>> Start

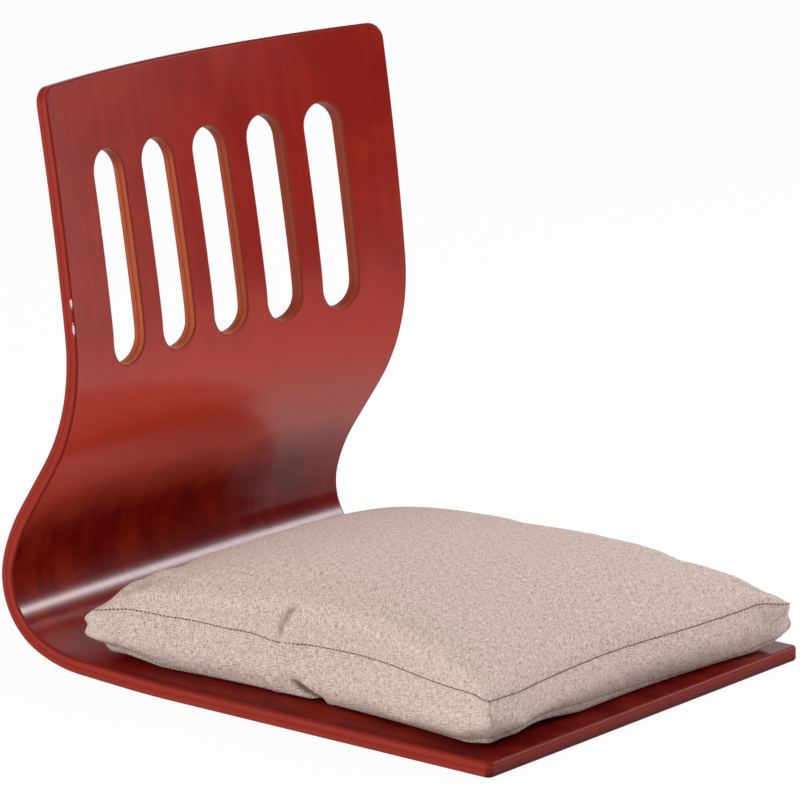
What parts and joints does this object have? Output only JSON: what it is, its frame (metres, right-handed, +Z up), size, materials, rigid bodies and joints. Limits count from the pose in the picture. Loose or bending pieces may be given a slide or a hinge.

>> End
>> Start

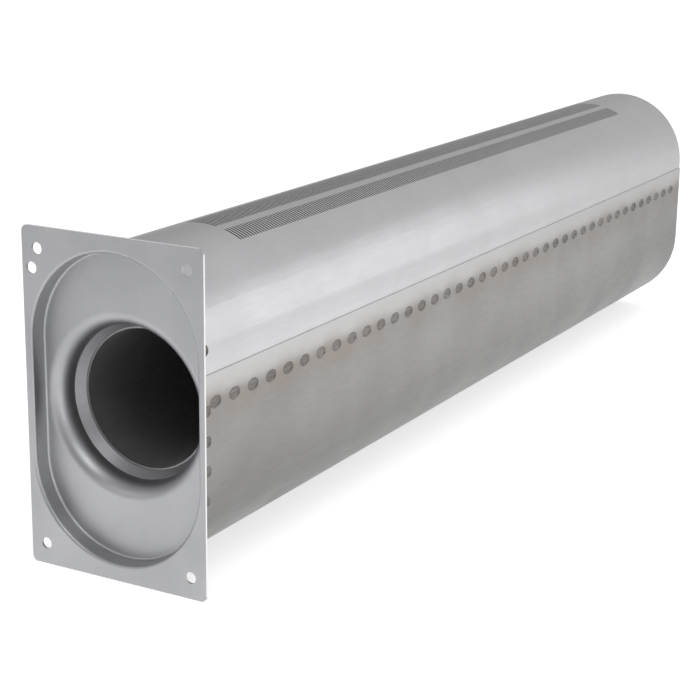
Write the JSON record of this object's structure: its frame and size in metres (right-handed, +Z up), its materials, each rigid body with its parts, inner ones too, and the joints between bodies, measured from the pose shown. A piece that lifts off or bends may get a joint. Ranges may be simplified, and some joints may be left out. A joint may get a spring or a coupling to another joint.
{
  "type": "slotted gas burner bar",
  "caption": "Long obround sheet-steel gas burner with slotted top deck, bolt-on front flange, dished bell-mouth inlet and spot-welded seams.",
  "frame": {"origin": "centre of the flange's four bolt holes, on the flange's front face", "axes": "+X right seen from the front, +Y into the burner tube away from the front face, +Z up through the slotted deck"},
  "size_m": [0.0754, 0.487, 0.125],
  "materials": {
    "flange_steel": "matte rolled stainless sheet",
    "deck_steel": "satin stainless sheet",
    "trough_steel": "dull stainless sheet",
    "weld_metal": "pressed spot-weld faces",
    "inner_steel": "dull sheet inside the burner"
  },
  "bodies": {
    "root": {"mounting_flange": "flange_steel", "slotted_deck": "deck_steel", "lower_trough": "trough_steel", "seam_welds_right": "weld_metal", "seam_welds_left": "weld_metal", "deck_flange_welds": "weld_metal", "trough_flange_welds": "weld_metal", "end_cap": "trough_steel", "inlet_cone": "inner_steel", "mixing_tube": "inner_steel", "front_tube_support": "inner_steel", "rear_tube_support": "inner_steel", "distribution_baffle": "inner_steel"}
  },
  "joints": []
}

>> End
>> Start

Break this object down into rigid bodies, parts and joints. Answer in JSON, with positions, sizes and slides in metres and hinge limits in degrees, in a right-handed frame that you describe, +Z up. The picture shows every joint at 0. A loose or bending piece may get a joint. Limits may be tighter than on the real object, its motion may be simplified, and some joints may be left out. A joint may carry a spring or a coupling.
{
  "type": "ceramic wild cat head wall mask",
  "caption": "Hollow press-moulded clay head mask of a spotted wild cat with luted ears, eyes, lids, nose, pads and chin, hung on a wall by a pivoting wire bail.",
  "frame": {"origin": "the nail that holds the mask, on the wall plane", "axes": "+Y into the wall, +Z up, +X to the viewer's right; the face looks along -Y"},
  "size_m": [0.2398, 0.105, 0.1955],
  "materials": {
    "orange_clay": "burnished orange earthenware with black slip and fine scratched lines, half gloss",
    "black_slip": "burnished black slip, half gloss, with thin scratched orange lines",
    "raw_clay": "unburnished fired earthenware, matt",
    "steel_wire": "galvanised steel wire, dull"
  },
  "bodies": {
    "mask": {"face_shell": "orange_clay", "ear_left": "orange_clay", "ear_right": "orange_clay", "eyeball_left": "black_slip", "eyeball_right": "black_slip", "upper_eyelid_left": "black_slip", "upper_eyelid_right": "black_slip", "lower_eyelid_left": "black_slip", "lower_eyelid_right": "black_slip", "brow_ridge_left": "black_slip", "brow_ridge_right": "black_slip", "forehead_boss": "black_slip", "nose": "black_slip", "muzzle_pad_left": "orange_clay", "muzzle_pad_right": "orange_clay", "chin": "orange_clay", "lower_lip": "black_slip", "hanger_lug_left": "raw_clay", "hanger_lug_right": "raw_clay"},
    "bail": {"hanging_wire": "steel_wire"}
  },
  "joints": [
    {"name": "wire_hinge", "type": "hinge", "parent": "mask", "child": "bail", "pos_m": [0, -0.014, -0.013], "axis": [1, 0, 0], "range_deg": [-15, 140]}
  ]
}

>> End

**GIVEN INSTRUCTION:** Filter the listing above for the string "handed" and copy every matching line.

**EXERCISE SOLUTION:**
What parts and joints does this object have? Output only JSON: what it is, its frame (metres, right-handed, +Z up), size, materials, rigid bodies and joints. Limits count from the pose in the picture. Loose or bending pieces may be given a slide or a hinge.
Write the JSON record of this object's structure: its frame and size in metres (right-handed, +Z up), its materials, each rigid body with its parts, inner ones too, and the joints between bodies, measured from the pose shown. A piece that lifts off or bends may get a joint. Ranges may be simplified, and some joints may be left out. A joint may get a spring or a coupling to another joint.
Break this object down into rigid bodies, parts and joints. Answer in JSON, with positions, sizes and slides in metres and hinge limits in degrees, in a right-handed frame that you describe, +Z up. The picture shows every joint at 0. A loose or bending piece may get a joint. Limits may be tighter than on the real object, its motion may be simplified, and some joints may be left out. A joint may carry a spring or a coupling.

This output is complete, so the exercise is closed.